The state’s 15 other community colleges approve of applied bachelor’s degrees at two-year schools, Vice President for Learning Mike Gavin said. Community College of Baltimore County reportedly also will ask the state to approve at least one applied bachelor’s degree.

AACC chose interior design for its first applied bachelor’s degree because its existing program includes an associate’s degree and an advanced certificate. Combined, the program already had the equivalent coursework of a 120-credit curriculum.

“It really was not difficult for us to put the curriculum together,” Gavin said. “It’s just we have not been able to call it a bachelor’s degree.”

AACC has one of two interior design programs in Maryland accredited by the National Kitchen and Bath Association.
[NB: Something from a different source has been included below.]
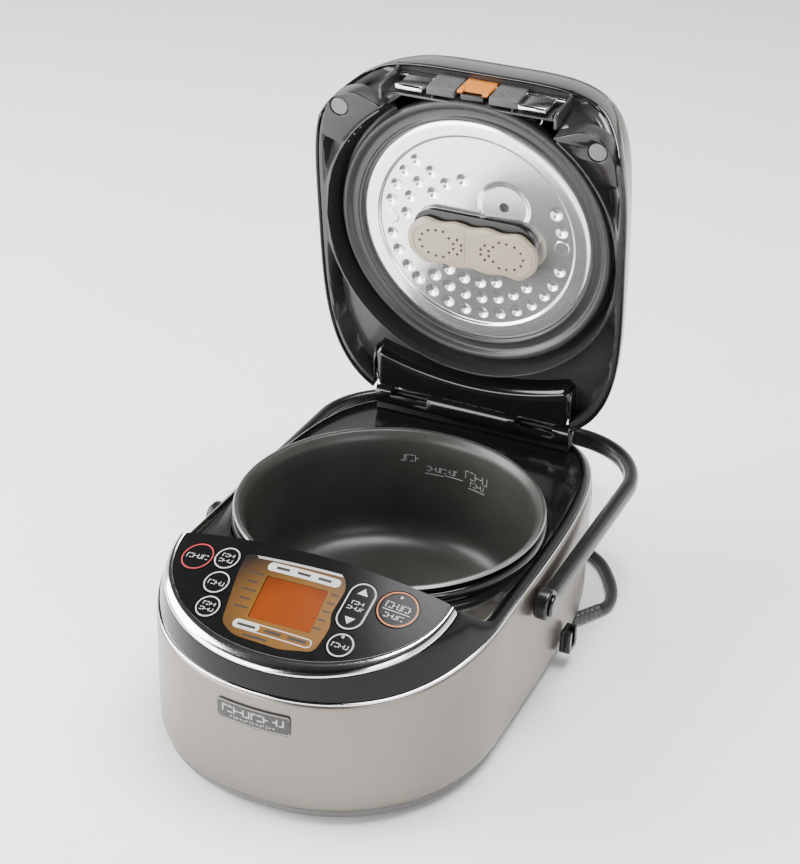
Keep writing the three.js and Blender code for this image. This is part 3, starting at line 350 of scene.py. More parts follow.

Tiffany Beninsca, a second-year transfer studies major, said: “I’ve always thought that a bachelor’s at AACC would be a good idea and if it helps people stay in Maryland I think that’d be cool, especially with the cost [of out-of-state tuition.]”

“I think it would be really interesting, the first offered in a Maryland community college,” Olorunjawnon Ajayi, a third-year computer engineering student, said.